**TO DO**
From the records below, extract only the lines running from the line with "screw = Pos(-middle.X, -middle.Y, -outline_box.min.Z)" to the line with "for node in", both lines included, reproducing them exactly.

**RECORDS FOR THE EXERCISE**
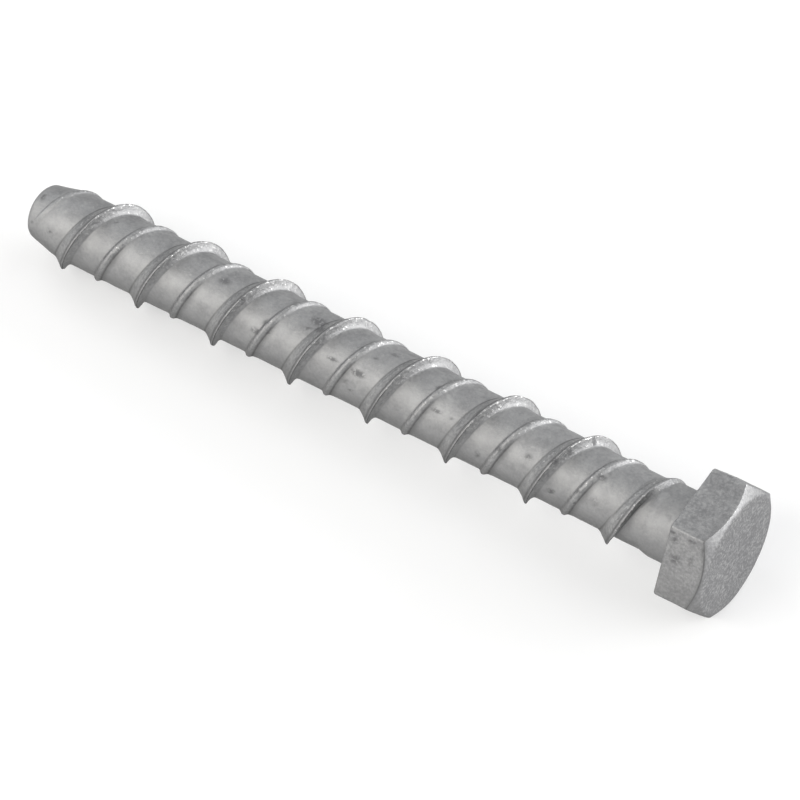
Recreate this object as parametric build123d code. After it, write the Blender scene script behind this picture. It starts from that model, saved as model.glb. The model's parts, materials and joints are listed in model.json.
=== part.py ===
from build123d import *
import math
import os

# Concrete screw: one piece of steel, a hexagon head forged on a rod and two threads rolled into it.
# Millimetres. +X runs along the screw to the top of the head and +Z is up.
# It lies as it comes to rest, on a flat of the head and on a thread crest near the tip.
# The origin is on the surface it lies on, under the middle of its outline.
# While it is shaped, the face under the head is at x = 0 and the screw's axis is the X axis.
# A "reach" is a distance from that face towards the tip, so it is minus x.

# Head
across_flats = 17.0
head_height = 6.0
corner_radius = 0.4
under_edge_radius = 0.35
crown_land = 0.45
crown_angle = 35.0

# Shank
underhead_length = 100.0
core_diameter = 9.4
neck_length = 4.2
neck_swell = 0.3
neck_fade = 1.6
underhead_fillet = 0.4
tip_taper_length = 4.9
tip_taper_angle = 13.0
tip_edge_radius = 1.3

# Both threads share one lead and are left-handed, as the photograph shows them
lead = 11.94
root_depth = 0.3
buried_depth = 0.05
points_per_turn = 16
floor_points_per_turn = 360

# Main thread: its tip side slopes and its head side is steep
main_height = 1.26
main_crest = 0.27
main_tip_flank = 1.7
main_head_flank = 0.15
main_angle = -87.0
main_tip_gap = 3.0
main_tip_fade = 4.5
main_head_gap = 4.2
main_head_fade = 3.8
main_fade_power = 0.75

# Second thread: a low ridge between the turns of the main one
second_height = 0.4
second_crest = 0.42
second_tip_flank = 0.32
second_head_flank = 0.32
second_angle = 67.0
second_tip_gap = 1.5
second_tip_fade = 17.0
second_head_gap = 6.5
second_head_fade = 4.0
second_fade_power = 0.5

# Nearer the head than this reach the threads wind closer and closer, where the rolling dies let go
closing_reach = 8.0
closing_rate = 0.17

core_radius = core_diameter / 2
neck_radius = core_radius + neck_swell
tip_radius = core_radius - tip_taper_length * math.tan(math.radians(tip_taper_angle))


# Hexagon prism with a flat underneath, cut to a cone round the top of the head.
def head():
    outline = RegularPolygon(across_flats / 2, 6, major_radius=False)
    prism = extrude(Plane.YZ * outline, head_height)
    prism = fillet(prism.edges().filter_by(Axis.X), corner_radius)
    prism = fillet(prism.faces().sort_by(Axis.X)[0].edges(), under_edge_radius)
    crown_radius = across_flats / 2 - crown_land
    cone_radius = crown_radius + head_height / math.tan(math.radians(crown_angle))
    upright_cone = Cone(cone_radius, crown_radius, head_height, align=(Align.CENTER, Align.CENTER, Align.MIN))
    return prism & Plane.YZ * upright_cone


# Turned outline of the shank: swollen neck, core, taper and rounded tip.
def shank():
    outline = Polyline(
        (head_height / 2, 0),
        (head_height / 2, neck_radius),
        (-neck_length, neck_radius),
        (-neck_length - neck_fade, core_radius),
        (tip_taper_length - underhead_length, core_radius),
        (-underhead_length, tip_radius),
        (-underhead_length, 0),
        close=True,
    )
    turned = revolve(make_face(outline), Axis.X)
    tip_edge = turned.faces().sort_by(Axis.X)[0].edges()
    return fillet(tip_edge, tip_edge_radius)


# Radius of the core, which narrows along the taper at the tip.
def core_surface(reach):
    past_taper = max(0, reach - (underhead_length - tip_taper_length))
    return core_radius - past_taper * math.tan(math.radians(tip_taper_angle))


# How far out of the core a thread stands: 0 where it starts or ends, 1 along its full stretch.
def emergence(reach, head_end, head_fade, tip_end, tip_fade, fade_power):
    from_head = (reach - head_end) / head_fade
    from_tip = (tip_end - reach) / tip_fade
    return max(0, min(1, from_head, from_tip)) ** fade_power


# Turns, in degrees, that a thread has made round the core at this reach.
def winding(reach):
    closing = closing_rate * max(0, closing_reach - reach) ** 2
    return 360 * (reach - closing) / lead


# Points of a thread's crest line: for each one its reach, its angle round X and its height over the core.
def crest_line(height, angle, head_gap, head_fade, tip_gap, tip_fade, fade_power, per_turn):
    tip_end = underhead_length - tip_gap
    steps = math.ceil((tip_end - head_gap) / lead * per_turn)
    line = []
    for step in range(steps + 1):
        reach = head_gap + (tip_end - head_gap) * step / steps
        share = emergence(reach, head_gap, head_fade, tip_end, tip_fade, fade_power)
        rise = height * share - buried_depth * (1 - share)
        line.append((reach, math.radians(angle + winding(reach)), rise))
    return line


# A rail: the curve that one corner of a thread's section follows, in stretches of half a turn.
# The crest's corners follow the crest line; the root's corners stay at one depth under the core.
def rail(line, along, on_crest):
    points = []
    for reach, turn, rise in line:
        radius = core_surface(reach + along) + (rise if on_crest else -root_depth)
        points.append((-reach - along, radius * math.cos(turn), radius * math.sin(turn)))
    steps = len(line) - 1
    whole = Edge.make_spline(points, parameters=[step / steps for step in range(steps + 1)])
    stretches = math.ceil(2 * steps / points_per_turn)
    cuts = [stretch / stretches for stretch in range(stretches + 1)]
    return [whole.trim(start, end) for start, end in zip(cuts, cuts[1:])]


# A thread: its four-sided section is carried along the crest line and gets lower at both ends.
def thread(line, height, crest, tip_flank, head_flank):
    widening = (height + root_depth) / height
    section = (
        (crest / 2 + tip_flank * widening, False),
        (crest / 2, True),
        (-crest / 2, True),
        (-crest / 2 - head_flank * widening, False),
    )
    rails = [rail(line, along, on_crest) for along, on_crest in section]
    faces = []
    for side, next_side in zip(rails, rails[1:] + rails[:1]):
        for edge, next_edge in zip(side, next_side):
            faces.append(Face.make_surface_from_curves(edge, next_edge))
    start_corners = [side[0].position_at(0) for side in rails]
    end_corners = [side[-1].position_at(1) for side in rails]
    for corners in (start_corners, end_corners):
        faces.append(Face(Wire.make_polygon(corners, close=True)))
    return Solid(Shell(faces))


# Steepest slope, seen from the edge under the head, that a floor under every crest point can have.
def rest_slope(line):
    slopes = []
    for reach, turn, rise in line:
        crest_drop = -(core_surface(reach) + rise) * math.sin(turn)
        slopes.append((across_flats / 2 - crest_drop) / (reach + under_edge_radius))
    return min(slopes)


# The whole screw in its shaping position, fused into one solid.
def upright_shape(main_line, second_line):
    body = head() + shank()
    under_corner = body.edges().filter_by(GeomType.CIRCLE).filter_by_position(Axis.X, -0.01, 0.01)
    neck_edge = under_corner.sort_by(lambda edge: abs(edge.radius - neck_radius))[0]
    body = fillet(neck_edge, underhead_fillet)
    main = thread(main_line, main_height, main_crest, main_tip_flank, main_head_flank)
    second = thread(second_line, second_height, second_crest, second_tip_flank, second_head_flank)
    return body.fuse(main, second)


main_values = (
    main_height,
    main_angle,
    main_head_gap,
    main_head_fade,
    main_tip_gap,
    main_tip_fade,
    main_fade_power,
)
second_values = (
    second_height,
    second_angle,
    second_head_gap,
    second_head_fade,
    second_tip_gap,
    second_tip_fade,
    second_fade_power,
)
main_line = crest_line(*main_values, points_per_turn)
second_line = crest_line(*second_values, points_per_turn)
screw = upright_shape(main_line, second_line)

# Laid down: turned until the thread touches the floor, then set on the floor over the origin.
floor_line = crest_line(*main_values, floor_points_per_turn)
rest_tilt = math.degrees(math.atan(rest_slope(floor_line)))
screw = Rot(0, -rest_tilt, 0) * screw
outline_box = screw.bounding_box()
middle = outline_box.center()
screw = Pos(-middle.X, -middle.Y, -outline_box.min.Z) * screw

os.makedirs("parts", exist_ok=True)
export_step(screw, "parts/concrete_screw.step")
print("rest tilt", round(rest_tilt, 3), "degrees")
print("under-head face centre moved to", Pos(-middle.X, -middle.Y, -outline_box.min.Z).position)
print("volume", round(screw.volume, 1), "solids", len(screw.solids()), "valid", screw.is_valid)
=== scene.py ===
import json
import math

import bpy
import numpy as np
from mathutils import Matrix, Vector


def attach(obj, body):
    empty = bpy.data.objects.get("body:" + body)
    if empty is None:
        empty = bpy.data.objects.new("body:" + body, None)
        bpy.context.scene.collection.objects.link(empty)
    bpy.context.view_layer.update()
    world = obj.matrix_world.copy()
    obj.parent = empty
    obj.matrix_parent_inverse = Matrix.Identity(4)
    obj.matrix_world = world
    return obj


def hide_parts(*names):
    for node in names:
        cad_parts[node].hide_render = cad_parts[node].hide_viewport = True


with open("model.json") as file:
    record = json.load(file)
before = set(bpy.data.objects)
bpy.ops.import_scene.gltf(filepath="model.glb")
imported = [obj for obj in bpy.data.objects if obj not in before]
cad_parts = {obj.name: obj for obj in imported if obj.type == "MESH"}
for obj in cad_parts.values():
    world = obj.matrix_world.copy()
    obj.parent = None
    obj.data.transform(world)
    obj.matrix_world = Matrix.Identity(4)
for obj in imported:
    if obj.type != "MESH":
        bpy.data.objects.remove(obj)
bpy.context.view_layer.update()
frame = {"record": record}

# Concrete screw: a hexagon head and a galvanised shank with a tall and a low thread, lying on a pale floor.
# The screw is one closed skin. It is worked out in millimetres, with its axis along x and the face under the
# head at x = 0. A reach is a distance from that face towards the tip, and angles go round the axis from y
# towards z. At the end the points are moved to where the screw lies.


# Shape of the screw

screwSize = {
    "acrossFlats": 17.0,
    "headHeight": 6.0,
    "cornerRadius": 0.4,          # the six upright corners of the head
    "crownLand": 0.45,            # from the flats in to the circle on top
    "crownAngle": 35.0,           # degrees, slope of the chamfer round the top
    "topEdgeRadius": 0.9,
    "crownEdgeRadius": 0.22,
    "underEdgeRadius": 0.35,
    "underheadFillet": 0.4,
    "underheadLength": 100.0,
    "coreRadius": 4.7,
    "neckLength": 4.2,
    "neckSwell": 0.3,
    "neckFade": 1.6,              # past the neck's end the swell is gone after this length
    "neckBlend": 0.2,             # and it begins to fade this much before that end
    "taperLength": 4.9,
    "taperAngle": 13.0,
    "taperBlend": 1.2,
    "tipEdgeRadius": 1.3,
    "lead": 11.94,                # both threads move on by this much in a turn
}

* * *

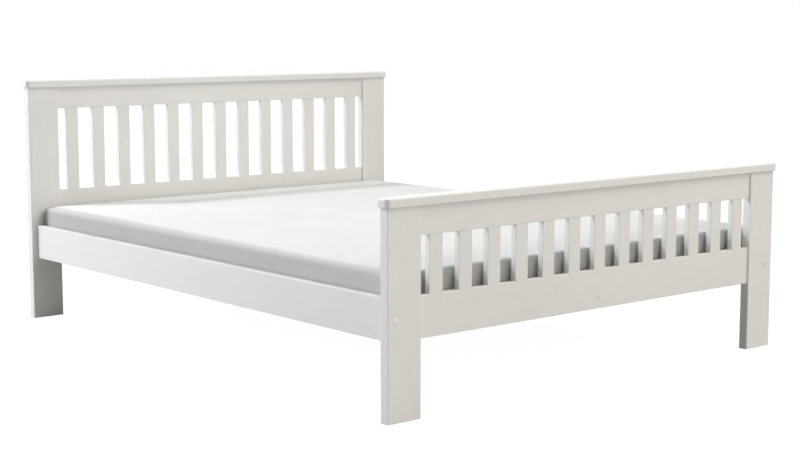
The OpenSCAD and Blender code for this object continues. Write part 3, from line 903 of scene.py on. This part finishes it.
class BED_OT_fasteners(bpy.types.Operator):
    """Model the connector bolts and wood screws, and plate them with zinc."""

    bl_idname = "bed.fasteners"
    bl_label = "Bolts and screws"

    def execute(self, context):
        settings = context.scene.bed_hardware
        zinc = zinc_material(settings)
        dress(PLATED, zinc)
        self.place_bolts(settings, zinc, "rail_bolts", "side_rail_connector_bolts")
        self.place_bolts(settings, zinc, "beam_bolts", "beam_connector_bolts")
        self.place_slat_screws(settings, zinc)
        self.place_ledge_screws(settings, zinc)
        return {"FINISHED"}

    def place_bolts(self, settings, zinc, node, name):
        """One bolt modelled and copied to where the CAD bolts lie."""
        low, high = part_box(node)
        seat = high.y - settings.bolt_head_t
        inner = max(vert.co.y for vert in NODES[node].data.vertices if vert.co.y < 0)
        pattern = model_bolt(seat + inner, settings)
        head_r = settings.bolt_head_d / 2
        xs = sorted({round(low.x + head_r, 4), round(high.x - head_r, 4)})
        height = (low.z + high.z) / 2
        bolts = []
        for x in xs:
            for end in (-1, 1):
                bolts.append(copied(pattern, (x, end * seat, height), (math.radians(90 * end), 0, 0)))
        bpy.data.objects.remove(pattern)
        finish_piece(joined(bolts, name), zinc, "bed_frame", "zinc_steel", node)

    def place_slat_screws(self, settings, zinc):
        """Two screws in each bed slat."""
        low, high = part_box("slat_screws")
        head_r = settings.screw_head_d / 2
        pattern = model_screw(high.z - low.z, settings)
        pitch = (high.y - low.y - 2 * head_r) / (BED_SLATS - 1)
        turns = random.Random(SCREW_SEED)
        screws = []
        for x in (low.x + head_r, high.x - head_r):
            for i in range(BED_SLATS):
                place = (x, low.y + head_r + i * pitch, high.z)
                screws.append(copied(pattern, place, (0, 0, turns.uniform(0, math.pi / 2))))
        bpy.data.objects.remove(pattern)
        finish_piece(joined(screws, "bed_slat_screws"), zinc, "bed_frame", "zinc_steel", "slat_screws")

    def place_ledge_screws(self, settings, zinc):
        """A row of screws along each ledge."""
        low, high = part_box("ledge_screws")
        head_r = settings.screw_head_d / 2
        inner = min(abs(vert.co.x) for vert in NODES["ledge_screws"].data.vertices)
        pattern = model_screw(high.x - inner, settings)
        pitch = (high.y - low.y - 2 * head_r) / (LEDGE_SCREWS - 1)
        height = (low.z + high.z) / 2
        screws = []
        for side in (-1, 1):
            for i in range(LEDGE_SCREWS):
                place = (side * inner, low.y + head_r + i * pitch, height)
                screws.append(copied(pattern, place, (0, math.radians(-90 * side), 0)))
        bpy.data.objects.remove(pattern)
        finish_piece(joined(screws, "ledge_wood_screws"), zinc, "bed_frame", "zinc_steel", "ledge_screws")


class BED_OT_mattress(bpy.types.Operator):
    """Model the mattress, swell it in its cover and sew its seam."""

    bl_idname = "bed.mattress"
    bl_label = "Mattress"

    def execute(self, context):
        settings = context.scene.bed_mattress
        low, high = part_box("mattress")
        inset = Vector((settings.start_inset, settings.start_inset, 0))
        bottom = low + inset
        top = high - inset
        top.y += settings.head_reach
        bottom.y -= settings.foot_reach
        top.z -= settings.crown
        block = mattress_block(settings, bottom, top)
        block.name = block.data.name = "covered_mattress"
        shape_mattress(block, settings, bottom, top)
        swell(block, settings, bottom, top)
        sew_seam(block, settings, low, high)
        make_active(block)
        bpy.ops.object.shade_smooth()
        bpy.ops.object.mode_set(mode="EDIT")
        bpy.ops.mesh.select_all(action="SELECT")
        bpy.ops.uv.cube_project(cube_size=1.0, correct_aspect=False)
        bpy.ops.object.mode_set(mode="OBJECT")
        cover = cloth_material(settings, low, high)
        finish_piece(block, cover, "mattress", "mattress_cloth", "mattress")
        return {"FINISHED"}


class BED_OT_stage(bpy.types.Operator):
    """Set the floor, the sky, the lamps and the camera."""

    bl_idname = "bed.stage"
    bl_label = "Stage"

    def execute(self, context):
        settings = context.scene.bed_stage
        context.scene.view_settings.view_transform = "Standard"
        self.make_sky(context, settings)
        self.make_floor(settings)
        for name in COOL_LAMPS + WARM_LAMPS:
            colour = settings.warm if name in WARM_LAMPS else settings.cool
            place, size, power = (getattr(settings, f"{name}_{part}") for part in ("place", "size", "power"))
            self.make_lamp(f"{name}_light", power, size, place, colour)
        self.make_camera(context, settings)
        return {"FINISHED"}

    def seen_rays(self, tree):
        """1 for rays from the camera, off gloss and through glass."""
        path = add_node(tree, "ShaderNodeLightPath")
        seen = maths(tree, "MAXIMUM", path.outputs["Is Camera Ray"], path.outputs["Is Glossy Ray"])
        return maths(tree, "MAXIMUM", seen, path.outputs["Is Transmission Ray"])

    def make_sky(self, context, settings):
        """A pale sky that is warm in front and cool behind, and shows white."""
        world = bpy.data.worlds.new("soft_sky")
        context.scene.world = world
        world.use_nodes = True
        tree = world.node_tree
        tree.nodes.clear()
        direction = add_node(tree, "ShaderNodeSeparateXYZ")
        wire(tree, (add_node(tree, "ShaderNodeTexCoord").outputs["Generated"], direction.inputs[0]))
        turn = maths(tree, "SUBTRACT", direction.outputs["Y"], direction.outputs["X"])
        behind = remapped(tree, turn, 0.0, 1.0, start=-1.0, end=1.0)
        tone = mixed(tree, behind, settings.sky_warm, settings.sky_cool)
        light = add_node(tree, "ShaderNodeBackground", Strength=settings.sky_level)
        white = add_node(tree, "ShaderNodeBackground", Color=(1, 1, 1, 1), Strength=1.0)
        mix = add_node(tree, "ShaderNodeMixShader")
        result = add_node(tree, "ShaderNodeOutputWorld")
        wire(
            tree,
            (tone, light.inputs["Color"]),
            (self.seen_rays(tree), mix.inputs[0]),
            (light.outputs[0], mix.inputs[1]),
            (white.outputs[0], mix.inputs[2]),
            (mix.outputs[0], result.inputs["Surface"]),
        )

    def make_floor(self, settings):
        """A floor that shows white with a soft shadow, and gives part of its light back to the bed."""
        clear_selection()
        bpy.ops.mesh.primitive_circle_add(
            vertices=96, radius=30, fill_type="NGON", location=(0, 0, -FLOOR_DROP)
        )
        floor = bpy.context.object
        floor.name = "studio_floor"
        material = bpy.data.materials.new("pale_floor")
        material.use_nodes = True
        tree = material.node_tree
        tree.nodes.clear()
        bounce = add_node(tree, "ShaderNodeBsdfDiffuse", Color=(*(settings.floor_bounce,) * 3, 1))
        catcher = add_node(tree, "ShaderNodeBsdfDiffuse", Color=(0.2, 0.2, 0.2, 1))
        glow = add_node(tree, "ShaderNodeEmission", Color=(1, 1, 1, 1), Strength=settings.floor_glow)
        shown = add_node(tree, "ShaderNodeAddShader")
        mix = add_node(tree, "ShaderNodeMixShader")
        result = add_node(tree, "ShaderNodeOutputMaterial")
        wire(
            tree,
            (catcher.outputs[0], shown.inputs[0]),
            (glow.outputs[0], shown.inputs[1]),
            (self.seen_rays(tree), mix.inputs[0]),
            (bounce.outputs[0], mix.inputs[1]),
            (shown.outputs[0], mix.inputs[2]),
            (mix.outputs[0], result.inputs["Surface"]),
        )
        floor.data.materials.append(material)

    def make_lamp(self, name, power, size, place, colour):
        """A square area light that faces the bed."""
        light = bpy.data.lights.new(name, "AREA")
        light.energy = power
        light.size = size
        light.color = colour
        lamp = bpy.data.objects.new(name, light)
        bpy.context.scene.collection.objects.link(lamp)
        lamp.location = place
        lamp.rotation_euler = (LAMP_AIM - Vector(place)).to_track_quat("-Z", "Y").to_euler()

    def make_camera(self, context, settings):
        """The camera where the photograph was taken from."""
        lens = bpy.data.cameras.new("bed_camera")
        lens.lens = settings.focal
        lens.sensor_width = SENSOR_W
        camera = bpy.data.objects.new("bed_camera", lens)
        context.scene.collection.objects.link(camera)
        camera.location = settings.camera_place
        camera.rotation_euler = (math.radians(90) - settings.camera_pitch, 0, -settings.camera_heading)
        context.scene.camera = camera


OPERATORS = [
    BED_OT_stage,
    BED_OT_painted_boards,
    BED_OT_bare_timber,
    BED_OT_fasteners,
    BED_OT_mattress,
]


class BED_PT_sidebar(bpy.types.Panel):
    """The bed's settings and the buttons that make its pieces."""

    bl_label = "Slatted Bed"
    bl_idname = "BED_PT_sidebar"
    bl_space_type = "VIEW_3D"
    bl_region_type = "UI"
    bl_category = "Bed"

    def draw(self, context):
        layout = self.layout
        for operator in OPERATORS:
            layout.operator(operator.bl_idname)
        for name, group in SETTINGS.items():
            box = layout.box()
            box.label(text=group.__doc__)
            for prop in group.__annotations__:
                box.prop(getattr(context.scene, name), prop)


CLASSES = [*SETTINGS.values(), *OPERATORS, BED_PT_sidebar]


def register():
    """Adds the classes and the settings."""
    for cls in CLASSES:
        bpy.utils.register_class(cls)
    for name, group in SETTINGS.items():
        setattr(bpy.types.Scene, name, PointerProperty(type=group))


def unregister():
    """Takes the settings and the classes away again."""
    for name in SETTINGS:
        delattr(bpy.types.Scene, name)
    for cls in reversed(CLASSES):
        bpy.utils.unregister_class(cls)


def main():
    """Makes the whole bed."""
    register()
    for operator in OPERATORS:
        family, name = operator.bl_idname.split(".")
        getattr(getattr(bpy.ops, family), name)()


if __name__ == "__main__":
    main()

**SOLUTION TO THIS TASK**
screw = Pos(-middle.X, -middle.Y, -outline_box.min.Z) * screw

os.makedirs("parts", exist_ok=True)
export_step(screw, "parts/concrete_screw.step")
print("rest tilt", round(rest_tilt, 3), "degrees")
print("under-head face centre moved to", Pos(-middle.X, -middle.Y, -outline_box.min.Z).position)
print("volume", round(screw.volume, 1), "solids", len(screw.solids()), "valid", screw.is_valid)
=== scene.py ===
import json
import math

import bpy
import numpy as np
from mathutils import Matrix, Vector


def attach(obj, body):
    empty = bpy.data.objects.get("body:" + body)
    if empty is None:
        empty = bpy.data.objects.new("body:" + body, None)
        bpy.context.scene.collection.objects.link(empty)
    bpy.context.view_layer.update()
    world = obj.matrix_world.copy()
    obj.parent = empty
    obj.matrix_parent_inverse = Matrix.Identity(4)
    obj.matrix_world = world
    return obj


def hide_parts(*names):
    for node in names:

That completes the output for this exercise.